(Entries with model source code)
· · · · · · ·
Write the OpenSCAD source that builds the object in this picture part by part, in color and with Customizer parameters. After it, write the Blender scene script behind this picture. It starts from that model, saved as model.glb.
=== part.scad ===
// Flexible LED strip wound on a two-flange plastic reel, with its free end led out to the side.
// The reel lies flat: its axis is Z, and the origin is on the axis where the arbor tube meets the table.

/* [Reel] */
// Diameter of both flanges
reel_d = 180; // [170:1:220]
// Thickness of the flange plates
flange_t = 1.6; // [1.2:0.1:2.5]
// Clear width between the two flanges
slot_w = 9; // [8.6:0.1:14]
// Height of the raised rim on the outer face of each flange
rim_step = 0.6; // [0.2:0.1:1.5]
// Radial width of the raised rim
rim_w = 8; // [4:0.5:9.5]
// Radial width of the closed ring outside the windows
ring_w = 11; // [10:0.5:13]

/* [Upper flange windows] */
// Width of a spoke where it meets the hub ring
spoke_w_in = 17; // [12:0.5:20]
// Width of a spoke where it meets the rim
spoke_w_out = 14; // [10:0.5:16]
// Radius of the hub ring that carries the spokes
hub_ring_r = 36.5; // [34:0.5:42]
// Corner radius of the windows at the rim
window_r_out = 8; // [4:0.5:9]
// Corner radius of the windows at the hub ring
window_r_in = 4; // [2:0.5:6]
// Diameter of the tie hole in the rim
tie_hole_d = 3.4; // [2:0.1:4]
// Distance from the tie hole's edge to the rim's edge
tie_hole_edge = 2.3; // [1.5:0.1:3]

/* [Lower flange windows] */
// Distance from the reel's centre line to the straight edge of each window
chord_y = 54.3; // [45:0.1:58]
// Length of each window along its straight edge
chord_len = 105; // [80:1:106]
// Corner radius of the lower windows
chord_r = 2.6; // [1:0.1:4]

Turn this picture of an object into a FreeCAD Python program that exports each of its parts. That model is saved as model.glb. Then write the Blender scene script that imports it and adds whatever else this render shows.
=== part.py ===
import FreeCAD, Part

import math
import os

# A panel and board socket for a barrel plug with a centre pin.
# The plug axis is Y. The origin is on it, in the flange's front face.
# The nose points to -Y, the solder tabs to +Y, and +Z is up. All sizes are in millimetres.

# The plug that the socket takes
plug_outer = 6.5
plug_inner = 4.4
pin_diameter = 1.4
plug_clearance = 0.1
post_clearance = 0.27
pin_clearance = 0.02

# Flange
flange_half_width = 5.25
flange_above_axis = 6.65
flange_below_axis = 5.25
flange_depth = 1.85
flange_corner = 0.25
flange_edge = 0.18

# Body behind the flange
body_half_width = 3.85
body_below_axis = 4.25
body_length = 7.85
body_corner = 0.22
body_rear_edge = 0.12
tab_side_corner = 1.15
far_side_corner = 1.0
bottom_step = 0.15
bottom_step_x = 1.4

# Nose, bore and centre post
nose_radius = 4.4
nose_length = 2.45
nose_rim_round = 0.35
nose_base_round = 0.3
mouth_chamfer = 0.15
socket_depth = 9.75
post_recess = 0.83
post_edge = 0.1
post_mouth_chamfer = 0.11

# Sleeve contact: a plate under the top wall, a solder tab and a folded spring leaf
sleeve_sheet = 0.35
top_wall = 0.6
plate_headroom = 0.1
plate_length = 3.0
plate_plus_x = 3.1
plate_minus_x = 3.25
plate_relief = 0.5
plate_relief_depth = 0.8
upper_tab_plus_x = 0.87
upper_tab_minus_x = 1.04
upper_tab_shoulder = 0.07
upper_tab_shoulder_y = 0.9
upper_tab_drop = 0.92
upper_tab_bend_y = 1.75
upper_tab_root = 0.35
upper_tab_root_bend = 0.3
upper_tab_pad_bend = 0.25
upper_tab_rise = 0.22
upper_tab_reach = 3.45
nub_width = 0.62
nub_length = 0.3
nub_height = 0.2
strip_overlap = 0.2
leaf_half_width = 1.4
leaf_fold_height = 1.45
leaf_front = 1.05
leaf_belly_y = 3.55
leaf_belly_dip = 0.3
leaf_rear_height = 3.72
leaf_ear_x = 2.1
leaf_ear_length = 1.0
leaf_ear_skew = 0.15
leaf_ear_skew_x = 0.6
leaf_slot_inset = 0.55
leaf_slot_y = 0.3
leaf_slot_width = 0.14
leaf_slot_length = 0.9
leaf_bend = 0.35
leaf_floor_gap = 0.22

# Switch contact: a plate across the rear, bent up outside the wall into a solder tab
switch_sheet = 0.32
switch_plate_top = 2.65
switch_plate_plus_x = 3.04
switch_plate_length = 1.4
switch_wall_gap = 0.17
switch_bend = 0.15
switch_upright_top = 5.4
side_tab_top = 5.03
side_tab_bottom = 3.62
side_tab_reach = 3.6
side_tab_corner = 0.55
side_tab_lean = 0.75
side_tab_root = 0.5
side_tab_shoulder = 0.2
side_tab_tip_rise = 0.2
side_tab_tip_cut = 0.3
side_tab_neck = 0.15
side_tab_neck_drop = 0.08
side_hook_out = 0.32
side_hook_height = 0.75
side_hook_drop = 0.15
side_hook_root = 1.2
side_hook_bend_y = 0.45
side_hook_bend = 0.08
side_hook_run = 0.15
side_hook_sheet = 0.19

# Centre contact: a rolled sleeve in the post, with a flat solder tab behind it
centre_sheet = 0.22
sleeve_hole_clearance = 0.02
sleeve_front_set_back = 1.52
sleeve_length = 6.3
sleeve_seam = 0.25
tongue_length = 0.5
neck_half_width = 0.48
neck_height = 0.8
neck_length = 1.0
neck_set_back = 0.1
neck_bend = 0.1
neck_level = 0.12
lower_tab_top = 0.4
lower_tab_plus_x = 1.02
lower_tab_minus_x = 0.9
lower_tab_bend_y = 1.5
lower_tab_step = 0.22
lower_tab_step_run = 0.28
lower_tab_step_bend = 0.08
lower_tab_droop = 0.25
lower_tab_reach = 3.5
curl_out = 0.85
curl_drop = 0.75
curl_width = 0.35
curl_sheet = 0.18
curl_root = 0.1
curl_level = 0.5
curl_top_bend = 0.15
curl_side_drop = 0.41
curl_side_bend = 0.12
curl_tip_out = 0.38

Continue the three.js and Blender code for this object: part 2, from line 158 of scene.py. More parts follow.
· · · · · · ·
EXERCISE GOAL:
Faithfully reproduce all of the records, character for character.

TASK RESPONSE:
Write the OpenSCAD source that builds the object in this picture part by part, in color and with Customizer parameters. After it, write the Blender scene script behind this picture. It starts from that model, saved as model.glb.
=== part.scad ===
// Flexible LED strip wound on a two-flange plastic reel, with its free end led out to the side.
// The reel lies flat: its axis is Z, and the origin is on the axis where the arbor tube meets the table.

/* [Reel] */
// Diameter of both flanges
reel_d = 180; // [170:1:220]
// Thickness of the flange plates
flange_t = 1.6; // [1.2:0.1:2.5]
// Clear width between the two flanges
slot_w = 9; // [8.6:0.1:14]
// Height of the raised rim on the outer face of each flange
rim_step = 0.6; // [0.2:0.1:1.5]
// Radial width of the raised rim
rim_w = 8; // [4:0.5:9.5]
// Radial width of the closed ring outside the windows
ring_w = 11; // [10:0.5:13]

/* [Upper flange windows] */
// Width of a spoke where it meets the hub ring
spoke_w_in = 17; // [12:0.5:20]
// Width of a spoke where it meets the rim
spoke_w_out = 14; // [10:0.5:16]
// Radius of the hub ring that carries the spokes
hub_ring_r = 36.5; // [34:0.5:42]
// Corner radius of the windows at the rim
window_r_out = 8; // [4:0.5:9]
// Corner radius of the windows at the hub ring
window_r_in = 4; // [2:0.5:6]
// Diameter of the tie hole in the rim
tie_hole_d = 3.4; // [2:0.1:4]
// Distance from the tie hole's edge to the rim's edge
tie_hole_edge = 2.3; // [1.5:0.1:3]

/* [Lower flange windows] */
// Distance from the reel's centre line to the straight edge of each window
chord_y = 54.3; // [45:0.1:58]
// Length of each window along its straight edge
chord_len = 105; // [80:1:106]
// Corner radius of the lower windows
chord_r = 2.6; // [1:0.1:4]

Turn this picture of an object into a FreeCAD Python program that exports each of its parts. That model is saved as model.glb. Then write the Blender scene script that imports it and adds whatever else this render shows.
=== part.py ===
import FreeCAD, Part

import math
import os

# A panel and board socket for a barrel plug with a centre pin.
# The plug axis is Y. The origin is on it, in the flange's front face.
# The nose points to -Y, the solder tabs to +Y, and +Z is up. All sizes are in millimetres.

# The plug that the socket takes
plug_outer = 6.5
plug_inner = 4.4
pin_diameter = 1.4
plug_clearance = 0.1
post_clearance = 0.27
pin_clearance = 0.02

# Flange
flange_half_width = 5.25
flange_above_axis = 6.65
flange_below_axis = 5.25
flange_depth = 1.85
flange_corner = 0.25
flange_edge = 0.18

# Body behind the flange
body_half_width = 3.85
body_below_axis = 4.25
body_length = 7.85
body_corner = 0.22
body_rear_edge = 0.12
tab_side_corner = 1.15
far_side_corner = 1.0
bottom_step = 0.15
bottom_step_x = 1.4

# Nose, bore and centre post
nose_radius = 4.4
nose_length = 2.45
nose_rim_round = 0.35
nose_base_round = 0.3
mouth_chamfer = 0.15
socket_depth = 9.75
post_recess = 0.83
post_edge = 0.1
post_mouth_chamfer = 0.11

# Sleeve contact: a plate under the top wall, a solder tab and a folded spring leaf
sleeve_sheet = 0.35
top_wall = 0.6
plate_headroom = 0.1
plate_length = 3.0
plate_plus_x = 3.1
plate_minus_x = 3.25
plate_relief = 0.5
plate_relief_depth = 0.8
upper_tab_plus_x = 0.87
upper_tab_minus_x = 1.04
upper_tab_shoulder = 0.07
upper_tab_shoulder_y = 0.9
upper_tab_drop = 0.92
upper_tab_bend_y = 1.75
upper_tab_root = 0.35
upper_tab_root_bend = 0.3
upper_tab_pad_bend = 0.25
upper_tab_rise = 0.22
upper_tab_reach = 3.45
nub_width = 0.62
nub_length = 0.3
nub_height = 0.2
strip_overlap = 0.2
leaf_half_width = 1.4
leaf_fold_height = 1.45
leaf_front = 1.05
leaf_belly_y = 3.55
leaf_belly_dip = 0.3
leaf_rear_height = 3.72
leaf_ear_x = 2.1
leaf_ear_length = 1.0
leaf_ear_skew = 0.15
leaf_ear_skew_x = 0.6
leaf_slot_inset = 0.55
leaf_slot_y = 0.3
leaf_slot_width = 0.14
leaf_slot_length = 0.9
leaf_bend = 0.35
leaf_floor_gap = 0.22

# Switch contact: a plate across the rear, bent up outside the wall into a solder tab
switch_sheet = 0.32
switch_plate_top = 2.65
switch_plate_plus_x = 3.04
switch_plate_length = 1.4
switch_wall_gap = 0.17
switch_bend = 0.15
switch_upright_top = 5.4
side_tab_top = 5.03
side_tab_bottom = 3.62
side_tab_reach = 3.6
side_tab_corner = 0.55
side_tab_lean = 0.75
side_tab_root = 0.5
side_tab_shoulder = 0.2
side_tab_tip_rise = 0.2
side_tab_tip_cut = 0.3
side_tab_neck = 0.15
side_tab_neck_drop = 0.08
side_hook_out = 0.32
side_hook_height = 0.75
side_hook_drop = 0.15
side_hook_root = 1.2
side_hook_bend_y = 0.45
side_hook_bend = 0.08
side_hook_run = 0.15
side_hook_sheet = 0.19

# Centre contact: a rolled sleeve in the post, with a flat solder tab behind it
centre_sheet = 0.22
sleeve_hole_clearance = 0.02
sleeve_front_set_back = 1.52
sleeve_length = 6.3
sleeve_seam = 0.25
tongue_length = 0.5
neck_half_width = 0.48
neck_height = 0.8
neck_length = 1.0
neck_set_back = 0.1
neck_bend = 0.1
neck_level = 0.12
lower_tab_top = 0.4
lower_tab_plus_x = 1.02
lower_tab_minus_x = 0.9
lower_tab_bend_y = 1.5
lower_tab_step = 0.22
lower_tab_step_run = 0.28
lower_tab_step_bend = 0.08
lower_tab_droop = 0.25
lower_tab_reach = 3.5
curl_out = 0.85
curl_drop = 0.75
curl_width = 0.35
curl_sheet = 0.18
curl_root = 0.1
curl_level = 0.5
curl_top_bend = 0.15
curl_side_drop = 0.41
curl_side_bend = 0.12
curl_tip_out = 0.38

Continue the three.js and Blender code for this object: part 2, from line 158 of scene.py. More parts follow.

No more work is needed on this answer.